The Plain of Snakes is an actual place in Mexico, but Theroux wrote that for ordinary Mexican people, most of the country is like a plain of snakes.

There is no safe haven from the murderous criminals that run the drug cartels.  Nor do the corrupt police and military offer an protection.

Yet ordinary Mexicans, he found, are amazingly hospitable and helpful.  He saw a stark contrast between the integrity and courage of individual Mexicans he met, and the corruption and savagery of Mexican society.

The drug cartels demonstrate their power by dumping mutilated corpses in public places.  They kidnap powerful people and hold them for ransom.  They kidnap poor migrants and coerce them into being prostitutes or couriers.

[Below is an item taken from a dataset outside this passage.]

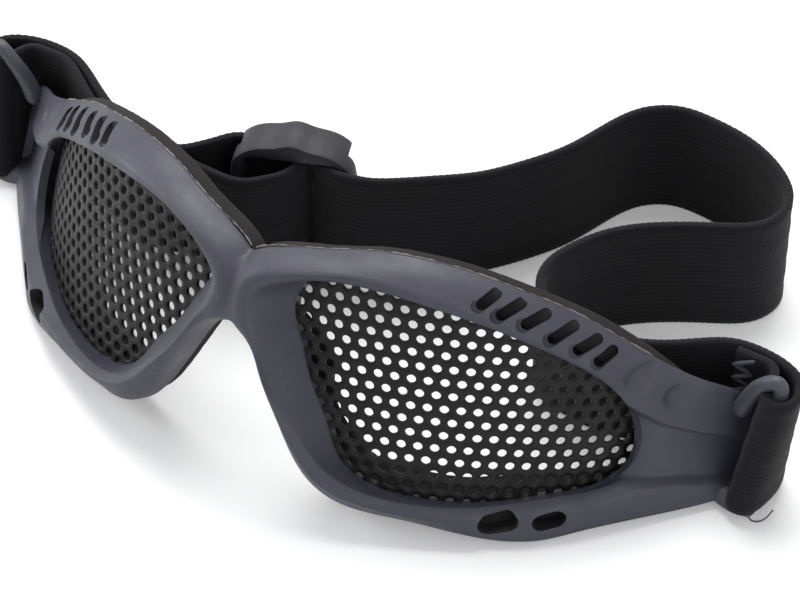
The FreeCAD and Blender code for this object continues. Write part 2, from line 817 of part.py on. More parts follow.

More than 200,000 Mexicans have been killed since 2006 when the Mexican government, at the instigation of the United States, declared war on the cartels.

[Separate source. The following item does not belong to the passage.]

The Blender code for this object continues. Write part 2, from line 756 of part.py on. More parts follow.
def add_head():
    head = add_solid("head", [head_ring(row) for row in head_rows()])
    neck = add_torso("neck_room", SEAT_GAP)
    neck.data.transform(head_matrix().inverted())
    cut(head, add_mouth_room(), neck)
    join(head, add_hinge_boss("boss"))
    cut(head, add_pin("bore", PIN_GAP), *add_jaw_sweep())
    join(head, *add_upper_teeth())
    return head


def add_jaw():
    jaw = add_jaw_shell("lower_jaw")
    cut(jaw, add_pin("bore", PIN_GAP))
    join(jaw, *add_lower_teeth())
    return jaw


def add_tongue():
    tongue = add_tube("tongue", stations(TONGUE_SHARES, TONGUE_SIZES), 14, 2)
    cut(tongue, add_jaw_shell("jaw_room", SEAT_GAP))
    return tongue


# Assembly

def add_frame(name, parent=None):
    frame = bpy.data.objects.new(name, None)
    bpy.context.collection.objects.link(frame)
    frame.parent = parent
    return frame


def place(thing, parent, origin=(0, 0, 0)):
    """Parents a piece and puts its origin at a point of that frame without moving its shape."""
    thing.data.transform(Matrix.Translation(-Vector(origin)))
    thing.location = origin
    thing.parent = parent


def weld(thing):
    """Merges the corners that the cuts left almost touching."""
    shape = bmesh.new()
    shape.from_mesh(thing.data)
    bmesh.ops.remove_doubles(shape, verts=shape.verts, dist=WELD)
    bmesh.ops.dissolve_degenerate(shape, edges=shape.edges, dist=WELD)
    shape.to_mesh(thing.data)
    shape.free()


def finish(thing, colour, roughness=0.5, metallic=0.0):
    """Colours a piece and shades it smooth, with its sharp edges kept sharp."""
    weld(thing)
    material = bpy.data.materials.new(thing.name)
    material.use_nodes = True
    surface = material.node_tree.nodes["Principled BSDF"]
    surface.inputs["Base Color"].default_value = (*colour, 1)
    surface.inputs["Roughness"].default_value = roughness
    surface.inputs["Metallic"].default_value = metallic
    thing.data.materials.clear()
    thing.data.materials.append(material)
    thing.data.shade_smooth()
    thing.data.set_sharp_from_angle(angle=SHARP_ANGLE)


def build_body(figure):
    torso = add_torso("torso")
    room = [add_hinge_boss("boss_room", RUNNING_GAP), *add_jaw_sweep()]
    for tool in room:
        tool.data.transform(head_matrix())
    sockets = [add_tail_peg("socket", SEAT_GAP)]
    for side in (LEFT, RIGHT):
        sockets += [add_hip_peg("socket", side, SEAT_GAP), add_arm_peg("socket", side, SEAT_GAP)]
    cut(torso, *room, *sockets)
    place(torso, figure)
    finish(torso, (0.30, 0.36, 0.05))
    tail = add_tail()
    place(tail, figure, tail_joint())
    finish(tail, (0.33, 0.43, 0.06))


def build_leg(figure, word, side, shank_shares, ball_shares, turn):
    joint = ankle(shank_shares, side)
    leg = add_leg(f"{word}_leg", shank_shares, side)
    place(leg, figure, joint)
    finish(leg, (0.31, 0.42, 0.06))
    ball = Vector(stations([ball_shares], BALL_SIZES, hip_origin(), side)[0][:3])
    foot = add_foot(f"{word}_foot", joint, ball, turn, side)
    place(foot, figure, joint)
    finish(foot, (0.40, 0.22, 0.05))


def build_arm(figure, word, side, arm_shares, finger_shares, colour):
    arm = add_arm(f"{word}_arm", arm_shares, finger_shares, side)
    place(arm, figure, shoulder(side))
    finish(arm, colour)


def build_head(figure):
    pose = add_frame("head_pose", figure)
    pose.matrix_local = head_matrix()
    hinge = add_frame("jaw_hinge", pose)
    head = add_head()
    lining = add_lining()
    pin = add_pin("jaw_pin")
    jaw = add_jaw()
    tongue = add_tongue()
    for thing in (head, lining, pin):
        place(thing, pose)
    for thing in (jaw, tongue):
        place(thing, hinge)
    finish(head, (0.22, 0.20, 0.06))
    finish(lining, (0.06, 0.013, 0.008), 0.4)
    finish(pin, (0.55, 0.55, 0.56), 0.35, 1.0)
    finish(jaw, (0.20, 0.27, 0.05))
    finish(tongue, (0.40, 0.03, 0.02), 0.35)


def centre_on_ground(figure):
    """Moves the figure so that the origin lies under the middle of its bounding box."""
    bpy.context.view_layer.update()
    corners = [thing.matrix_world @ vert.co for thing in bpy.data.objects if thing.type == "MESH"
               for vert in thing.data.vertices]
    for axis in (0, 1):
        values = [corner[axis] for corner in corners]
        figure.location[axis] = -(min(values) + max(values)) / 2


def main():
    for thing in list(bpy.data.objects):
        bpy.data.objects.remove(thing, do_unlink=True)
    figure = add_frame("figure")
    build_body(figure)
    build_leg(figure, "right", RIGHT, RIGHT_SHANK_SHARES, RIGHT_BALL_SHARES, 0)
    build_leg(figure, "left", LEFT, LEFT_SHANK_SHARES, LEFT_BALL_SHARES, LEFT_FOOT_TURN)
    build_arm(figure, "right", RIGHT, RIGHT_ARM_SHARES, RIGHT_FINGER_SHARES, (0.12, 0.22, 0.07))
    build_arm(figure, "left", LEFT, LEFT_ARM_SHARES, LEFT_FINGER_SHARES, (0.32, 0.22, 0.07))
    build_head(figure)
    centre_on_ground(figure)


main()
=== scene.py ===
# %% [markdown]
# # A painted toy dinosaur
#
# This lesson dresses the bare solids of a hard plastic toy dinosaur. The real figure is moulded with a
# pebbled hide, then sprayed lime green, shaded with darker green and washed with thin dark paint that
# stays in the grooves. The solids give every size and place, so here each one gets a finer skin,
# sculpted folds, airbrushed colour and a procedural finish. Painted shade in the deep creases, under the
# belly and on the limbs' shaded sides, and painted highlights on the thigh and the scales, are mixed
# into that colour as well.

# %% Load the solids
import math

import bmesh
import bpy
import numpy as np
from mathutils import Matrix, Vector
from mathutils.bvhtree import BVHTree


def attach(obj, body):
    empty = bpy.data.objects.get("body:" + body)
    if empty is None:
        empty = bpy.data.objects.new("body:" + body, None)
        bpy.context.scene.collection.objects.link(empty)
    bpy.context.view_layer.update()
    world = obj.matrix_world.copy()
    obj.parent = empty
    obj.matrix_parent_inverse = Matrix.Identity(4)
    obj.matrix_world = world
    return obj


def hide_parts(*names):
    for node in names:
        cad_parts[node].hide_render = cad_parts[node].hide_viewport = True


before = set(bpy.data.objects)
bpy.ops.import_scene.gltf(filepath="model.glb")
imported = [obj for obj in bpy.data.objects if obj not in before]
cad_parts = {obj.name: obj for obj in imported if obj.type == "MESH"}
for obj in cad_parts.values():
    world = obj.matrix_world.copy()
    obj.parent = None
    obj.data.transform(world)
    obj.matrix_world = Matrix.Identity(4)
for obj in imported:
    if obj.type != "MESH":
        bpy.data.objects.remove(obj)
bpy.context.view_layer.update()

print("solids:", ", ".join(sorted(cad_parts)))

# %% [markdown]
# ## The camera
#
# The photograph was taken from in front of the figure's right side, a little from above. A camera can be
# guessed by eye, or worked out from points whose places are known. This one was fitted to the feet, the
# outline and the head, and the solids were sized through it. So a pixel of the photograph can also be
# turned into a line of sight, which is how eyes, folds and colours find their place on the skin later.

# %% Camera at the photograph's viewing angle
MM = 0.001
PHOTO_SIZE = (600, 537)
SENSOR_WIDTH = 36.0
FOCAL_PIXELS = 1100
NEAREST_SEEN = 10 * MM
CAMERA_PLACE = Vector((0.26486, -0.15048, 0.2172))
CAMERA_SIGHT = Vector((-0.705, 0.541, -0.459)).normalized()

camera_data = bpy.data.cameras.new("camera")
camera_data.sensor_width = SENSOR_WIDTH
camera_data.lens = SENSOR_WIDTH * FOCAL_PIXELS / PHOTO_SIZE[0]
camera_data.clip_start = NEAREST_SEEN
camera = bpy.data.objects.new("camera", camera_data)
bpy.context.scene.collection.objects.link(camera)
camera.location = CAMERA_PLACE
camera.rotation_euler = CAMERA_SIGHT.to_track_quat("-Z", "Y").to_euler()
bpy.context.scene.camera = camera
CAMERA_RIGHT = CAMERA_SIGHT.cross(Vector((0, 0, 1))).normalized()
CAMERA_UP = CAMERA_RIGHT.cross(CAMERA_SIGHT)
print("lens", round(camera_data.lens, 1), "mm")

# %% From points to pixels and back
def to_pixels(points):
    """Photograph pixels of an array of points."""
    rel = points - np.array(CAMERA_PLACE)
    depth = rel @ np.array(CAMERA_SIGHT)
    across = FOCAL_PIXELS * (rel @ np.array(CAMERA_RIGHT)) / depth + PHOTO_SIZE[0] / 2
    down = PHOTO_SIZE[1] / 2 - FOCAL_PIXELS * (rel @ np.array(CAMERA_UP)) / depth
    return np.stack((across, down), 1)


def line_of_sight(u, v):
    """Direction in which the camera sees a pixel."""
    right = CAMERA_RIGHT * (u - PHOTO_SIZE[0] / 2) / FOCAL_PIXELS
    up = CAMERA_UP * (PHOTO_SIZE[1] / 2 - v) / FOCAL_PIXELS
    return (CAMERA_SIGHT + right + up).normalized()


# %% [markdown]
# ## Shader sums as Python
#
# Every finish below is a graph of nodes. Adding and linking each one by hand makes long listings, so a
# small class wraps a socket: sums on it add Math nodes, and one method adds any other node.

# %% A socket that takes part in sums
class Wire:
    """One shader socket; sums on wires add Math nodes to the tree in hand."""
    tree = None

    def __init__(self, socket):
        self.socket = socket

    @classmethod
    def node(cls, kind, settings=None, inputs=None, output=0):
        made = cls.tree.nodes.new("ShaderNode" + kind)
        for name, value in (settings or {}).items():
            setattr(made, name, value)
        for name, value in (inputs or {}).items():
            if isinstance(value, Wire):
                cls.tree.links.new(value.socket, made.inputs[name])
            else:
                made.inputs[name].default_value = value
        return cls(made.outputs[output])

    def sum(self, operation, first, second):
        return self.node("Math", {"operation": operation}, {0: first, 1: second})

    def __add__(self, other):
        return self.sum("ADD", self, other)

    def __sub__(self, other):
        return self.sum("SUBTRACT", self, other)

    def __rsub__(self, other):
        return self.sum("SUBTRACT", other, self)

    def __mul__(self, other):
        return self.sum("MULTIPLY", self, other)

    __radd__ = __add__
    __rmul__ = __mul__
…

But the killings aren’t just due to the drug wars.  Many were in power struggles between cartels, or attacks on honest journalists, judges and police, or just demonstrations of raw power.

In many parts of Mexico, the narcos are more powerful than the government.  Recently there was confrontation between a cartel and the government, and the government backed down—which may have been justified under the circumstances, but does not bode well.

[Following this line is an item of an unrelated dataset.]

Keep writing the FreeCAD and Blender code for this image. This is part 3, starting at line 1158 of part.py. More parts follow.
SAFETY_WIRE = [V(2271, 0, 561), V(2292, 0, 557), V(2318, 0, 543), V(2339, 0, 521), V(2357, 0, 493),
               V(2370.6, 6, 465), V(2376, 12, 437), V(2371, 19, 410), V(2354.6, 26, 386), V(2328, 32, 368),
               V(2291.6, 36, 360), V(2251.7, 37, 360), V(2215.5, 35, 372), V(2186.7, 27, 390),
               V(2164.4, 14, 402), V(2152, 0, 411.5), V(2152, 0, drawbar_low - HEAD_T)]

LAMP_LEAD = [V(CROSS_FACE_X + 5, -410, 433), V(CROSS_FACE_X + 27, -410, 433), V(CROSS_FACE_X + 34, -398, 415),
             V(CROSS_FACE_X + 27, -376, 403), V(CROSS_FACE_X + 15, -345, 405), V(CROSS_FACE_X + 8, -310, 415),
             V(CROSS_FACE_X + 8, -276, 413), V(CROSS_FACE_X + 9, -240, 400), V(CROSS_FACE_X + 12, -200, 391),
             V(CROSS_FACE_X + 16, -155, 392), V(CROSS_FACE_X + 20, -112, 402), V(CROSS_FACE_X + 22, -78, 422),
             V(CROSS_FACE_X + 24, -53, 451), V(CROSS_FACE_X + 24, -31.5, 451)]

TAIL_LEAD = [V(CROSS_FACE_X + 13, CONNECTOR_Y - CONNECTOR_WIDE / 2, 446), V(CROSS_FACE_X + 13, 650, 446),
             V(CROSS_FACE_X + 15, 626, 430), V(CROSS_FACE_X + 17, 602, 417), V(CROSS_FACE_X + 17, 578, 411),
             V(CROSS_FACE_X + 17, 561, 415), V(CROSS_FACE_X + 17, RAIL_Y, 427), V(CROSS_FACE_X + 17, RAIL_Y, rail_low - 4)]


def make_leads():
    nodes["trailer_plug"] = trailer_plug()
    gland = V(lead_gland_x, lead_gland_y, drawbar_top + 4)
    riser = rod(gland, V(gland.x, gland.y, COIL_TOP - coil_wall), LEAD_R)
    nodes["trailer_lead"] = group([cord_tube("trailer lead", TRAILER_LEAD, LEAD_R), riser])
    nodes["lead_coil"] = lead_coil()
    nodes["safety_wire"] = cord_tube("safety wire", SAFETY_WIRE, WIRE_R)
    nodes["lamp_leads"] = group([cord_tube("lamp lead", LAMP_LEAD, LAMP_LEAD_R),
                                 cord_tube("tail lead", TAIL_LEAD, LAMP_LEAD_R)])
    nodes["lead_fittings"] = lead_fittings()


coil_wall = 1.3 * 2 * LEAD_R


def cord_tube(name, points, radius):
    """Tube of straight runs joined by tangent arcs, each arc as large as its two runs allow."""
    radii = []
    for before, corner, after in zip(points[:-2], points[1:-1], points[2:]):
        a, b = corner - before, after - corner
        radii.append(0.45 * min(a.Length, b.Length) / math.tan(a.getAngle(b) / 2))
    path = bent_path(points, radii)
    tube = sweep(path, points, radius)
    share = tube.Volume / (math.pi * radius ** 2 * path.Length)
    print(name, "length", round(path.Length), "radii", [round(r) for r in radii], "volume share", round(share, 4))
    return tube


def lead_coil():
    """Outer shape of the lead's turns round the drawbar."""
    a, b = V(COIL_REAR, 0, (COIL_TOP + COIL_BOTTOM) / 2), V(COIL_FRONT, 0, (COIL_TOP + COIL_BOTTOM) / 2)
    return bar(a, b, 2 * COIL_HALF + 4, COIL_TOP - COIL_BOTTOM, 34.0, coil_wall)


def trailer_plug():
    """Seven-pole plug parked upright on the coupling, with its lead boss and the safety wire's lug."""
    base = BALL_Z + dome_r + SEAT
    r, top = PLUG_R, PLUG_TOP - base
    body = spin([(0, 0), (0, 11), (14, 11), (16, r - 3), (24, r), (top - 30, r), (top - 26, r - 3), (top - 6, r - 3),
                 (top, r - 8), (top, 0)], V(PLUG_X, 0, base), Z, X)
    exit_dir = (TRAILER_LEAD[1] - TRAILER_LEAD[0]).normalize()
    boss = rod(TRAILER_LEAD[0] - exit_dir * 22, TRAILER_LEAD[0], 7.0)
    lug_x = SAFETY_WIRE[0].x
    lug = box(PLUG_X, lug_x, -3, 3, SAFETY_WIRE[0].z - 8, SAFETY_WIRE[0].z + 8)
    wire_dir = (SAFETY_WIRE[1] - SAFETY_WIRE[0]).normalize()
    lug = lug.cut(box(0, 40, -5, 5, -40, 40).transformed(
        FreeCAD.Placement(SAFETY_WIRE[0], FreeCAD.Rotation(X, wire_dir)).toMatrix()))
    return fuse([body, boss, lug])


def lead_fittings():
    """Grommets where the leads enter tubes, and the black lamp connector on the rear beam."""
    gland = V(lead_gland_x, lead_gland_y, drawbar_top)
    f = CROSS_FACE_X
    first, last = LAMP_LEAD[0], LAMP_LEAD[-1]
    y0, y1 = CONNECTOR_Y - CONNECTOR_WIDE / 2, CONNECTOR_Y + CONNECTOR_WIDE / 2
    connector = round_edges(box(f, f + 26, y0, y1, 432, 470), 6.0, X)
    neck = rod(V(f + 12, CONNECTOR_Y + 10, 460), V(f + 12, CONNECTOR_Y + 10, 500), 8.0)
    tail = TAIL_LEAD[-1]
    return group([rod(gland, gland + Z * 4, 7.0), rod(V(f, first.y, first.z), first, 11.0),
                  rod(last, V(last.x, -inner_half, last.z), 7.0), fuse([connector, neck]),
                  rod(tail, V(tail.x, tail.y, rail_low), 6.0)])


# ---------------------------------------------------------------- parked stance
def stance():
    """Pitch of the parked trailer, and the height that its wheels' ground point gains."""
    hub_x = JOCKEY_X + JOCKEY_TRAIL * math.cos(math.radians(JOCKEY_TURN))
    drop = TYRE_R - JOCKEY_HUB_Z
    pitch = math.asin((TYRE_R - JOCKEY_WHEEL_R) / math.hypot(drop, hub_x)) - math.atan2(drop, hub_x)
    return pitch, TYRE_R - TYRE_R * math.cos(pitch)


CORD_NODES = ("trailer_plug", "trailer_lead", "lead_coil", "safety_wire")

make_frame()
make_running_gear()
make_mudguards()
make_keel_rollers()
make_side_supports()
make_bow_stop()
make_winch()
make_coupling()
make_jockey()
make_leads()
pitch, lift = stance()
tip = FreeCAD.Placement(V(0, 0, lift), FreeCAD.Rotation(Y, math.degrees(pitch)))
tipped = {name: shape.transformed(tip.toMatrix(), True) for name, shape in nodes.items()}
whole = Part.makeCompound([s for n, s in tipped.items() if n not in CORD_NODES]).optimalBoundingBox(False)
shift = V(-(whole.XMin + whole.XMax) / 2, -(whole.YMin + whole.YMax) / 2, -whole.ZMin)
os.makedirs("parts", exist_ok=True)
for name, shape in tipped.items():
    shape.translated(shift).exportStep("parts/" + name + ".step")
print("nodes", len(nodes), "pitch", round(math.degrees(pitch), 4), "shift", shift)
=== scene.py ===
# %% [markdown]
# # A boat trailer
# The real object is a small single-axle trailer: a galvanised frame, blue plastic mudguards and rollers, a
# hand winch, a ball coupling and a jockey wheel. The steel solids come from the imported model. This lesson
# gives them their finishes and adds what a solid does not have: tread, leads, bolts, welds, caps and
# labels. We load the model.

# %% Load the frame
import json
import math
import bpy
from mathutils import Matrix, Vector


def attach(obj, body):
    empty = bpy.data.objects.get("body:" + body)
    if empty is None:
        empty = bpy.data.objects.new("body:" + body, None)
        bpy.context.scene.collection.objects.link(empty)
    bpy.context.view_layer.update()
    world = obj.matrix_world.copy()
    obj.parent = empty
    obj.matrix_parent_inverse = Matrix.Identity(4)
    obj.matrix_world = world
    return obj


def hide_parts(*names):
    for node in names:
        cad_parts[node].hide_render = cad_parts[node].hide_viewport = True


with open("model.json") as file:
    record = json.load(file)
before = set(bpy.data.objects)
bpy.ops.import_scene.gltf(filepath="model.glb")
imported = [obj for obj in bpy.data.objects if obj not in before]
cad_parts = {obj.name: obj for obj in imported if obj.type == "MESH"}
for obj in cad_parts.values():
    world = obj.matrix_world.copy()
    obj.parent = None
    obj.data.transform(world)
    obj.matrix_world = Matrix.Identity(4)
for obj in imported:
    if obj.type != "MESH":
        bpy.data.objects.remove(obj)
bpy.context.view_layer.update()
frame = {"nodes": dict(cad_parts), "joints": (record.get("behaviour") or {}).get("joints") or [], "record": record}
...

The Mexican military and police are almost as violent and abusive as the cartels, according to Theroux.  They are often interlocked with the cartels, while the gangs themselves recruit from elite Mexican and Central American military units.

Narco terrorism in Mexico is a more serious concern for the USA than ISIS terrorism in the Middle East, but of course any U.S. military intervention in Mexico would be a disaster..

There is a widespread cult in Mexico of an entity called Santa Muerte (Holy Death), who is cross between a Catholic saint (although her worship has been condemned by the Vatican) and an Indian spirit.  Theroux said she has an estimated 20 million worshipers, including members of the cartels but also many ordinary Mexicans.

The distinctive thing about Santa Muerte is that she supposedly offers unconditional help to those who worship her.  You don’t have to be in a state of grace or repent of your sins, just willing to venerate her.  I can see why this would be appealing to poor and desperate people.

One of the distinctive things about Mexican culture is acceptance and even embrace of the fact of death.  The Day of the Dead is an important Mexican holiday.  It is in some ways like an exaggerated version of U.S. Hallowe’en, but all skeletons and ghosts, and also a time for picnicking near the graves of loved ones.

With all these things bearing down on them, one might expect Mexicans to be callous and suspicious.  That’s how I would be in their circumstances.

But Theroux’s experience was just the opposite.  Except for his encounters with police, all his interactions with Mexicans were positive. HIs trip depended on the helpfulness of many people.

Theroux’s theory is that in a completely corrupt society, people with integrity have to recognize each other and help each other out because they can’t turn to institutions for help.

Probably there’s something to that, but I think there’s something distinctive and good about the Mexican culture and Latin American culture generally.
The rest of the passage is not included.